Brennan, Susan Catherine

Abstract Details

2010, Doctor of Philosophy, Ohio State University, Women's Studies.

Scholarly attention to cinematic adaptation remains a neglected site of inquiry in contemporary cinema, literary, and cultural studies. The lack of attention may be due in part to the theoretical limitations of scholarship on adaptation and the moralistic systems of evaluation it relies upon, usually aimed at assessing a text’s faithfulness to source material. This dissertation intervenes in traditional understandings of cinematic adaptation by proposing that adaptation is a site of social transformation, and an important technology in the mapping of historical and social time. In this dissertation, I address the distinctive racial logics instigated by the events of September 11, 2001, and the role of the adaptive process in shaping their circulation in American culture. I argue that adaptation and post-9/11 racial logics share similar meaning-making processes. They both transplant ‘old’ narratives into new settings, signifying a new location in time and space through repetition and reiteration. This alignment allows racial logics to appropriate the adaptive process, and introduce particular racial narratives and ideologies into the textual meaning-making process. Not only do these narratives articulate regimes of space, time, gender, and race that reflect the effects of racialization after 9/11, but they also help to create models of citizenship complicit with a post-9/11 racial order.

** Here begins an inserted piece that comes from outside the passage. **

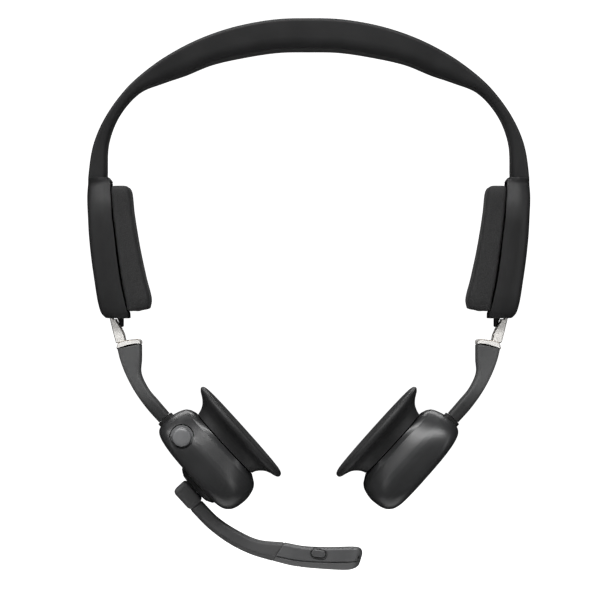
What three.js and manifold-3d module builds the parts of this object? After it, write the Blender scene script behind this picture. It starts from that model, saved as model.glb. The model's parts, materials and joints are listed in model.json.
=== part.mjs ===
// A bone conduction headset: a sprung headband, two sliding arms, two swivelling driver pods
// and a boom microphone on the left pod. Millimetres, +Z up, +Y the way the wearer faces.
// The origin is the middle of the crown's underside. Side pieces are built at negative X.
import * as THREE from 'three';
import { mergeVertices } from 'three/addons/utils/BufferGeometryUtils.js';
import { RoundedBoxGeometry } from 'three/addons/geometries/RoundedBoxGeometry.js';
import Module from 'manifold-3d';

const wasm = await Module();
wasm.setup();

// Fits and walls
const gap = 0.3;
const slideGap = 0.35;
const shellWall = 1.5;
const podWall = 1.8;

// Headband stations from the crown's middle to the side: outer x, z, inner x, z, half width
const bandHalf = [
  [0, 12.8, 0, 0.3, 14],
  [14, 12.3, 13, 0, 14],
  [30, 9.5, 28, -2.3, 13.6],
  [44, 5, 41, -5.4, 12.6],
  [56, -0.7, 52, -10, 11],
  [66, -7.1, 61, -13.1, 9.6],
  [76, -15.8, 71, -17.2, 8.8],
  [85, -28, 79.5, -26.8, 8.4],
  [90, -39.5, 84, -38.5, 8.2],
  [92.1, -52.8, 84.6, -52.8, 8.2],
  [92.6, -64, 85.4, -64, 8.2],
];
const bandEnd = 1 / (2 * bandHalf.length - 2);
const slotDepths = [1.5, 3.7];
const cableDepths = [1.8, 2.4];
const springDepths = [2.75, 3.4];
const foamTopDepth = 4;
const foamSkin = 2.4;

// Side housing stations from top to bottom: outer x, z, seam x, z, half width
const sideStations = [
  [-92.1, -53.1, -84.2, -53.1, 8.4],
  [-92.6, -60, -82.6, -58.5, 10.6],
  [-92.3, -68, -81.9, -68, 12],
  [-91.8, -77, -80.9, -77, 12.2],
  [-90.8, -87, -79.8, -87, 12.2],
  [-89.4, -97, -78.3, -97, 12],
  [-87.9, -106, -76.6, -105, 11.8],
  [-86.6, -110, -75.7, -109.6, 11.2],
  [-84.6, -111.8, -75.8, -111.9, 10],
];

// Cushion stations from top to bottom: seam x, z, face x, z, half width
const padStations = [
  [-82, -56.4, -77, -56.4, 9.8],
  [-81.9, -58, -75.2, -58, 10.8],
  [-81.2, -68, -74.2, -68, 11],
  [-79.8, -81, -72, -81, 11],
  [-77.8, -95, -69.2, -95, 11],
  [-75.9, -105, -66.9, -104.5, 10.8],
  [-75.3, -109.2, -69.5, -108.7, 9.8],
];

// Slide rail: a flat spring strip on a circle about the far side's centre
const railCentre = { x: 134, z: -62 };
const railRadius = 222.4;
const railHalfThick = 0.6;
const railHalfWidth = 4.5;
const railTopZ = -70;
const railFootZ = -112.6;
const railEndZ = -121.2;
const guideTopZ = -76;
const guideEndZ = -108;
const guideHalfThick = 1.6;
const guideHalfWidth = 5.8;
const notchCount = 5;
const notchPitch = 3.5;
const tongue = { x: -77.8, halfThick: 0.6, halfWidth: 3.5, endZ: -131 };

// Arm stations from the rail cap to the swivel: outer x, z, inner x, z, half width
const armStations = [
  [-80.1, -124.6, -70.2, -123.2, 7],
  [-78.9, -129.5, -70.2, -129.5, 6.9],
  [-76.6, -135.6, -70.4, -135, 6.6],
  [-73, -142.5, -67.4, -141.6, 6.2],
  [-68, -149.6, -63, -146.9, 5.7],
  [-62, -156.4, -58.4, -152.2, 5.2],
];
const wireRadius = 0.8;
const wireBore = 1.3;

// Pod frame: x runs down the pod, z points at the cheek
const podPlace = { x: -43.25, z: -171.15 };
const podTilt = THREE.MathUtils.degToRad(47.46);
const podSize = { x: 47.2, y: 32, z: 18.7 };
const podMiddle = { x: 0.8, z: 0.65 };
const podRound = 7.5;
const podOpening = { x: 0.8, halfX: 13.8, halfY: 8 };
const swivel = { x: -23, z: -1.1, pinRadius: 1.9, pinLength: 8 };
const driverX = 1;
const postRadius = 2.4;

// Contact cup stations along the pod's z: height, middle x, half length, half width
const cupStations = [
  [10.5, 0.8, 16.8, 12],
  [12.6, 0.9, 16.9, 12],
  [15, 1.2, 18.6, 13.2],
  [17, 1.5, 21.2, 15.2],
  [18.6, 1.8, 23.9, 17.2],
  [19.7, 1.9, 25, 18],
  [20.5, 1.9, 24.4, 17.5],
];

// Controls on the left pod
const callButton = { x: -13.7, z: -0.3, radius: 3.9, recess: 4.9, travel: 0.5 };
const hub = { x: 6, axleRadius: 3, baseTop: -9, baseBottom: -11.7 };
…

Focusing on women writers and filmmakers from the South Asian and Iranian diasporas, I examine how post-9/11 racial logics align with cinematic adaptation through three sites of citizenship formation: the transformation of women’s political performance and self-making in the adaptation of Marjane Satrapi’s novel Persepolis; the creation of female cosmopolitan subjects in Gurinder Chadha’s retelling of Jane Austen’s Pride and Prejudice in her film Bride and Prejudice; and the distinct engagement between gender and the nation in the representations of South Asian American citizenship in Jhumpa Lahiri’s novel The Namesake and its adaptation by filmmaker Mira Nair. The influence of post-9/11 racial logics on the adaptive process, in each of these texts, results in images of female citizenship that adhere to a post-9/11 racial order, prefacing modernness, cosmopolitanism, and a Westernized, liberal feminist point of view. While cinematic adaptation works as a technology of racialization, the female-female authorial pairings that I examine in this dissertation do on occasion subvert the patriarchal regimes that keep post-9/11 racial logics in place. As a result, Chadha, Satrapi, and Nair also use the adaptive process to speak back to the masculinist narratives of loss, heroics, and hostilities popularized in the wake of 9/11.

Linda Mizejewski, PhD (Advisor)
Christine Keating, PhD (Committee Member)
Mytheli Sreenivas, PhD (Committee Member)
251 p.

Recommended Citations

Citations

  • Brennan, S. C. (2010). Cinematic Adaptation and the Problem of Citizenship: Mapping Women’s Diasporic Authorship in a Post-9/11 World [Doctoral dissertation, Ohio State University]. OhioLINK Electronic Theses and Dissertations Center. http://rave.ohiolink.edu/etdc/view?acc_num=osu1274451713

    APA Style (7th edition)

  • Brennan, Susan. Cinematic Adaptation and the Problem of Citizenship: Mapping Women’s Diasporic Authorship in a Post-9/11 World. 2010. Ohio State University, Doctoral dissertation. OhioLINK Electronic Theses and Dissertations Center, http://rave.ohiolink.edu/etdc/view?acc_num=osu1274451713.

    MLA Style (8th edition)

  • Brennan, Susan. "Cinematic Adaptation and the Problem of Citizenship: Mapping Women’s Diasporic Authorship in a Post-9/11 World." Doctoral dissertation, Ohio State University, 2010. http://rave.ohiolink.edu/etdc/view?acc_num=osu1274451713

    Chicago Manual of Style (17th edition)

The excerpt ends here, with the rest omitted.